Indeed, reforming and upgrading the WTO is a priority issue for the U.S. and its trading partners, particularly the European Union, with which America has the world’s largest trade and investment relationship.

The task of correcting the current course of the WTO cannot be put off any longer. As the new WTO director-general, Ngozi Okonjo-Iweala, put it, “It cannot be business as usual.”

In encouraging better and more effective functioning of the WTO, the U.S. should consider practical ways to improve the trade body in close cooperation with our trade partners around the world.

It’s time, for example, for our European allies to stand with the United States in advancing a robust transatlantic approach toward China—one that holds Beijing to account for its anti-market, illiberal trade practices that have been going on over the past two decades.

That’s an area where many member nations think that the WTO has had little impact, and reforms are urgently needed to prevent Chinese abuses.

That’s also a critically important, much-needed space where the U.S. and Europe should work together to cultivate “a more positive and productive” trade relationship, as Tai made clear.

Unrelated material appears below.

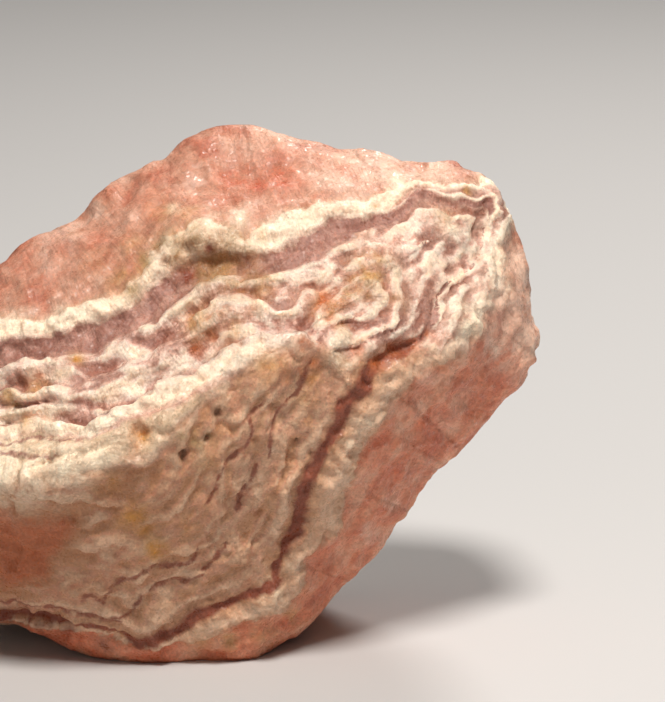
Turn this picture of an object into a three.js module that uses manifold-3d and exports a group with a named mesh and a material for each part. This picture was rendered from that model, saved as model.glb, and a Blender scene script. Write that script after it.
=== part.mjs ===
// Rhodochrosite slice: a thick end piece of a banded vein, broken on its front and sides and sawn flat on its back.
// Units are millimetres, +Z up. The broken front faces -Y and the sawn back faces +Y. The stone rests on a flat
// at Z = 0, and the origin is on that flat.
import * as THREE from "three";
import { ConvexGeometry } from "three/addons/geometries/ConvexGeometry.js";
import { ImprovedNoise } from "three/addons/math/ImprovedNoise.js";
import { mergeVertices } from "three/addons/utils/BufferGeometryUtils.js";
import Module from "manifold-3d";

// Driving dimensions of the whole stone
const BACK_Y = 14; // the sawn face
const REST_Z = 0; // the flat that it stands on
const HEART = new THREE.Vector3(-1, -1, 21); // every surface point is seen from here
const HALF_SIZE = new THREE.Vector3(33, 17, 25); // spreads the facets evenly over a long stone
const FACET_RINGS = 22; // subdivisions of the ball that the facets come from
const LAYER_DIP = 0.25; // the layers rise this much for each millimetre towards the front

// Corners of the broken lump as x, y, z, before its edges are worn round
const RIM = [
  [-17.4, 4, 35.4], [-8, 5, 42.8], [2, 6, 48.4], [5.2, 6, 49.2], [9, 6, 48.2], [26.2, 4, 45], [28.3, 3, 43.5],
  [30.3, 3, 41], [33, 4, 35.5], [34.2, 2, 28], [29.6, 2, 22.2], [22.4, 1, 14.5], [15, 0, 7],
];
const FOOT = [[10.3, -2, 0], [6, -7, -0.8], [-4.2, -8, -0.8], [-8.9, -7, -0.4], [-17.3, -6, 2.8]];
const LEFT_END = [[-26.6, -4, 6.4], [-32.2, -2, 14.1], [-33.2, 0, 19.4], [-26.2, 2, 29]];
const FRONT_RIDGE = [
  [-26.6, -11, 19.2], [-17.3, -15, 19.5], [-12.1, -16.5, 19.4], [-3.3, -17.5, 22.6], [4.7, -17, 29.4],
  [11.2, -16, 32.5], [16.5, -14, 28.7], [22.9, -10, 30.5], [27.6, -6, 30.7],
];
const CREST = [
  [-17.3, -4, 32.1], [-7, -6, 34.7], [-1.9, -4.5, 39.8], [1.9, -4, 41.8], [10.7, -4, 43], [20.1, -1, 44.5],
  [28.5, 0, 44.2],
];
const BACK = [
  [-30, 17, 13], [-25, 17, 21], [-16, 17, 27.5], [-7, 17, 34.5], [2.8, 17, 40], [10.7, 17, 40.5], [24.5, 17, 37],
  [28.3, 17, 32], [29.5, 17, 24.6], [25.5, 17, 18.8], [19.3, 17, 11.1], [13, 17, 4.2], [9.8, 17, -0.6],
  [-9.8, 17, -0.6], [-17.3, 17, 1.4], [-26, 17, 5],
];

// Edges of the mineral layers, as closed rings on a section across the stone: x, then height at y = 0
const PINK_RIND_EDGE = [
  [-17.3, 31.1], [-9.3, 32.6], [-5.6, 34.6], [-1.9, 38.8], [1.4, 40.8], [5.4, 38.6], [10.7, 42], [16.4, 42.7],
  [20.3, 44.5], [28.5, 44.4], [30.6, 40.6], [29.4, 35.8], [28.5, 31.7], [25.2, 27.1], [20.8, 24], [17.1, 19.4],
  [15.1, 13.6], [11.4, 7.8], [10.7, 4], [5.1, 1.9], [-6.1, 0], [-17.3, 1.9], [-26.6, 7.8], [-28.5, 15.5],
  [-27.1, 23.2],
];
const DARK_BAND = [
  [-17.3, 27.9], [-7.9, 29.7], [-3.3, 32.9], [0.5, 35.6], [7.9, 36.5], [13.6, 39.6], [19.6, 41.2],
  [21.5, 43], [28.2, 42.5], [27.4, 37.2], [23.5, 33.3], [22.4, 29.7], [17.1, 25.9], [13.6, 19.2], [11, 13.6],
  [8.4, 7.3], [1.9, 2.8], [-4.2, 0.1], [-12.6, 1.9], [-22, 4.2], [-26.2, 15.5], [-21, 26.6],
];
const CREAM_LEDGE = [
  [-17.3, 20.8], [-9.8, 20.8], [-5.1, 23.2], [0, 25.8], [3.7, 28.4], [11.2, 29.9], [11.5, 26.6], [8.1, 20.3],
  [5.6, 15.5], [3.5, 9.8], [-4.4, 4.7], [-17.3, 4], [-21.5, 6.9], [-22.9, 13.6], [-21, 19.4],
];
const LAYER_RINGS = [PINK_RIND_EDGE, DARK_BAND, CREAM_LEDGE];
const RIND_DEPTH = 10; // the layer number falls by 1 this far outside the outermost ring
const CORE_DEPTH = 8; // and rises by 1 this far inside the innermost
const LAYER_WANDER = { across: 5, layers: 0.12 }; // how the layers waver between the rings

// How proud each layer stands where the stone is broken: layer number, millimetres
const LAYER_RELIEF = [
  [0.7, 0], [1.1, 0.5], [1.6, 0.4], [1.95, -0.5], [2.2, 0.35], [2.45, -0.25], [2.62, 0.3], [2.88, -0.6],
  [3.1, 0.6], [3.6, 0],
];

// The ridge across the front, as x and height: the layers stand in ledges above it and are worn smoother below
const RIDGE_HEIGHT = [[-33, 18], [-12, 18.5], [-3, 22], [4.7, 28], [11, 30.5], [33, 29.5]];
const RIDGE_BLEND = 2; // half the height over which the ledges change at the ridge
const LEDGES_BELOW = 0.4; // how high the ledges are below the ridge, as a share of those above it
const LEDGES_END_Y = 4; // behind this they are as low as below the ridge

// Lumps stand proud and hollows are sunk: where on the surface, across, and how high
const LUMPS = [
  { name: "cream knob", at: [1.5, -5, 40.5], across: 5, high: 1.1 },
  { name: "top hollow", at: [20.5, 4.5, 45.9], across: 13, high: -0.9 },
  { name: "pink scallop", at: [5, 1, 44.5], across: 6, high: -1 },
  { name: "left shoulder notch", at: [-11, 4, 40], across: 6, high: -1 },
  { name: "right knob", at: [33.2, 1, 27.6], across: 4, high: 0.7 },
  { name: "notch above right knob", at: [33.5, 2.5, 31], across: 5, high: -1.2 },
  { name: "lump left of ridge", at: [-6, -17, 22.5], across: 4.5, high: 0.8 },
  { name: "orange valley", at: [-3.6, -17, 24.5], across: 2.6, high: -1 },
  { name: "lump in mid ridge", at: [0.5, -17, 26], across: 4.5, high: 0.6 },
  { name: "recess under left foot", at: [-17, -8, 4], across: 5, high: -1.6 },
  { name: "shelf below ridge", at: [14, -15, 29], across: 3, high: -0.7 },
];

// Rough broken surface: size of the lumps and how high they are, coarse first
const ROUGHNESS = [
  { across: 11, high: 0.7 },
  { across: 4.5, high: 0.35 },
  { across: 2.2, high: 0.16 },
];
const NOISE_SHIFT = 7; // keeps the lumps of one size from lining up with those of the next
const EDGE_WEAR_PASSES = 3;
const EDGE_WEAR = 0.5;

const noise = new ImprovedNoise();

// Distance from a point to a closed ring, positive inside
function depthInside(ring, x, h) {
  let nearest = Infinity;
  let inside = false;
  ring.forEach(([ax, ah], i) => {
    const [bx, bh] = ring[(i + 1) % ring.length];
    const along = ((x - ax) * (bx - ax) + (h - ah) * (bh - ah)) / ((bx - ax) ** 2 + (bh - ah) ** 2);
    const t = THREE.MathUtils.clamp(along, 0, 1);
    nearest = Math.min(nearest, Math.hypot(x - ax - t * (bx - ax), h - ah - t * (bh - ah)));
    if (ah > h !== bh > h && x < ax + ((h - ah) / (bh - ah)) * (bx - ax)) inside = !inside;
  });
  return inside ? nearest : -nearest;
}

// Layer number at a point: under 1 in the pink rind, 2 on the dark band, 3 at the cream ledge, more towards the core
function layerAt(point) {
  const depths = LAYER_RINGS.map((ring) => depthInside(ring, point.x, point.z + LAYER_DIP * point.y));
  const outer = depths.filter((depth) => depth > 0).length;
  if (outer === 0) return Math.max(0, 1 + depths[0] / RIND_DEPTH);
  if (outer === depths.length) return outer + depths[outer - 1] / CORE_DEPTH;
  return outer + depths[outer - 1] / (depths[outer - 1] - depths[outer]);
}

// Straight lines between [x, y] knots
function between(knots, x) {
  const next = knots.findIndex(([at]) => at > x);
  if (next === 0) return knots[0][1];
  if (next < 0) return knots[knots.length - 1][1];
  const [[ax, ay], [bx, by]] = [knots[next - 1], knots[next]];
  return ay + ((x - ax) / (bx - ax)) * (by - ay);
}

// Smooth noise from -1 to 1, whose lumps are about that far across
function noiseOver(point, across, shift = 0) {
  return noise.noise(point.x / across + shift, point.y / across, point.z / across);
}

// How far a surface point stands out of the plain lump, along its normal
function relief(point) {
  const wander = noiseOver(point, LAYER_WANDER.across) * LAYER_WANDER.layers;
  const ledge = between(LAYER_RELIEF, layerAt(point) + wander);
  const aboveRidge = point.z - between(RIDGE_HEIGHT, point.x);
  const onUpperFront =
    THREE.MathUtils.smoothstep(aboveRidge, -RIDGE_BLEND, RIDGE_BLEND) *
    THREE.MathUtils.smoothstep(LEDGES_END_Y - point.y, 0, LEDGES_END_Y);
  let high = ledge * THREE.MathUtils.lerp(LEDGES_BELOW, 1, onUpperFront);
  for (const { at, across, high: most } of LUMPS) {
    const away = point.distanceTo(new THREE.Vector3(...at)) / (across / 2);
    high += most * Math.exp(-away * away);
  }
  ROUGHNESS.forEach(({ across, high: most }, i) => {
    high += most * noiseOver(point, across, i * NOISE_SHIFT);
  });
  return high;
}

// The flat faces of the lump's convex hull, each as a plane seen from the heart
function hullPlanes(corners) {
  const hull = new ConvexGeometry(corners.map((corner) => new THREE.Vector3(...corner)));
  const place = hull.getAttribute("position");
  const planes = [];
  for (let i = 0; i < place.count; i += 3) {
    const [a, b, c] = [0, 1, 2].map((k) => new THREE.Vector3().fromBufferAttribute(place, i + k).sub(HEART));
    planes.push(new THREE.Plane().setFromCoplanarPoints(a, b, c));
  }
  return planes;
}

// The vertices that each vertex shares an edge with
function neighboursOf(geometry) {
  const near = Array.from({ length: geometry.getAttribute("position").count }, () => new Set());
  const corners = geometry.index.array;
  for (let i = 0; i < corners.length; i += 3)
    for (let k = 0; k < 3; k++) {
      near[corners[i + k]].add(corners[i + ((k + 1) % 3)]);
      near[corners[i + ((k + 1) % 3)]].add(corners[i + k]);
    }
  return near;
}

// Wears the sharp edges round: each point moves part of the way to the middle of its neighbours
function wearEdges(geometry) {
  const place = geometry.getAttribute("position");
  const near = neighboursOf(geometry);
  for (let pass = 0; pass < EDGE_WEAR_PASSES; pass++) {
    const points = near.map((_, i) => new THREE.Vector3().fromBufferAttribute(place, i));
    near.forEach((set, i) => {
      const middle = new THREE.Vector3();
      set.forEach((k) => middle.addScaledVector(points[k], 1 / set.size));
      place.setXYZ(i, ...points[i].clone().lerp(middle, EDGE_WEAR).toArray());
    });
  }
}

// The whole broken lump, before the saw: a ball's points are thrown out to the hull, worn and roughened
function brokenLump() {
  const ball = new THREE.IcosahedronGeometry(1, FACET_RINGS);
  ball.deleteAttribute("normal");
  ball.deleteAttribute("uv");
  const geometry = mergeVertices(ball);
  const place = geometry.getAttribute("position");
  const planes = hullPlanes([...RIM, ...FOOT, ...LEFT_END, ...FRONT_RIDGE, ...CREST, ...BACK]);
  const point = new THREE.Vector3();
  for (let i = 0; i < place.count; i++) {
    point.fromBufferAttribute(place, i).multiply(HALF_SIZE);
    const reach = planes.map((plane) => -plane.constant / plane.normal.dot(point)).filter((t) => t > 0);
    point.multiplyScalar(Math.min(...reach)).add(HEART);
    place.setXYZ(i, ...point.toArray());
  }
  wearEdges(geometry);
  geometry.computeVertexNormals();
  const normals = geometry.getAttribute("normal");
  const normal = new THREE.Vector3();
  for (let i = 0; i < place.count; i++) {
    point.fromBufferAttribute(place, i);
    normal.fromBufferAttribute(normals, i);
    place.setXYZ(i, ...point.addScaledVector(normal, relief(point)).toArray());
  }
  geometry.deleteAttribute("normal");
  return geometry;
}

const wasm = await Module();
wasm.setup();

// A geometry as a solid that can be cut
function solidOf(geometry) {
  geometry.deleteAttribute("normal");
  geometry.deleteAttribute("uv");
  const merged = mergeVertices(geometry);
  const vertProperties = merged.getAttribute("position").array;
  return new wasm.Manifold(new wasm.Mesh({ numProp: 3, vertProperties, triVerts: merged.index.array }));
}

// A block that is cut away, given by its lowest and highest corners
function block(low, high) {
  const size = new THREE.Vector3(...high).sub(new THREE.Vector3(...low));
  const box = new THREE.BoxGeometry(...size.toArray());
  box.translate(...new THREE.Vector3(...low).addScaledVector(size, 0.5).toArray());
  return solidOf(box);
}

const REACH = 60; // the blocks reach past the stone on every side
const behindTheSaw = block([-REACH, BACK_Y, -REACH], [REACH, BACK_Y + REACH, REACH]);
const underTheRest = block([-REACH, -REACH, REST_Z - REACH], [REACH, REACH, REST_Z]);

function rhodochrositeSlice() {
  const cut = solidOf(brokenLump()).subtract(behindTheSaw).subtract(underTheRest).getMesh();
  const geometry = new THREE.BufferGeometry();
  geometry.setAttribute("position", new THREE.BufferAttribute(cut.vertProperties, 3));
  geometry.setIndex(new THREE.BufferAttribute(cut.triVerts, 1));
  geometry.computeVertexNormals();
  const stone = new THREE.MeshStandardMaterial({ color: 0xd9a794, roughness: 0.55, metalness: 0 });
  const mesh = new THREE.Mesh(geometry, stone);
  mesh.name = "rhodochrosite_slice";
  return mesh;
}

const model = new THREE.Group();
model.add(rhodochrositeSlice());

export default model;
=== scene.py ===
import itertools
import math
from collections import namedtuple
from types import SimpleNamespace

import bmesh
import bpy
import numpy as np
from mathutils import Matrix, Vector, noise


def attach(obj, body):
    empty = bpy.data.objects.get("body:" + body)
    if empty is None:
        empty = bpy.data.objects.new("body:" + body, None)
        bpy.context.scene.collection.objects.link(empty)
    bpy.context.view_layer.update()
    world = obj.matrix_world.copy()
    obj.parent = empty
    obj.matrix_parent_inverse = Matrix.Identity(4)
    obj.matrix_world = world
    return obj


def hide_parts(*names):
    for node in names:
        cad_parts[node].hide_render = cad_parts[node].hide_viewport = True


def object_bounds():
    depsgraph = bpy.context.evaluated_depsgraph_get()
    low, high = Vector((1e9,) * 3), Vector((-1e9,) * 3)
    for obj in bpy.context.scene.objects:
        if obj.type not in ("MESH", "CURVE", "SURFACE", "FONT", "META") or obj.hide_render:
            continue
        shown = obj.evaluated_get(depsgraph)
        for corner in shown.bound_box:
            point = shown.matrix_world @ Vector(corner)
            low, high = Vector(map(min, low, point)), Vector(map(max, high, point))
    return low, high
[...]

The U.S. should raise these serious topics of common challenges at the G-7 trade meeting.

As The Heritage Foundation has pointed out, “China has used its economic power to bully, bribe, corrupt, and steal its way up the global economic supply chain, with only limited resistance from the WTO. It is past time to plug the loopholes that allow this.”

On that critical policy front, it’s rather encouraging to hear that Tai said that she plans to form an alliance with trading partners to push China on unfair trade practices.

Certainly, that plan has to be an integral part of Washington’s practical strategy to reform and upgrade the WTO.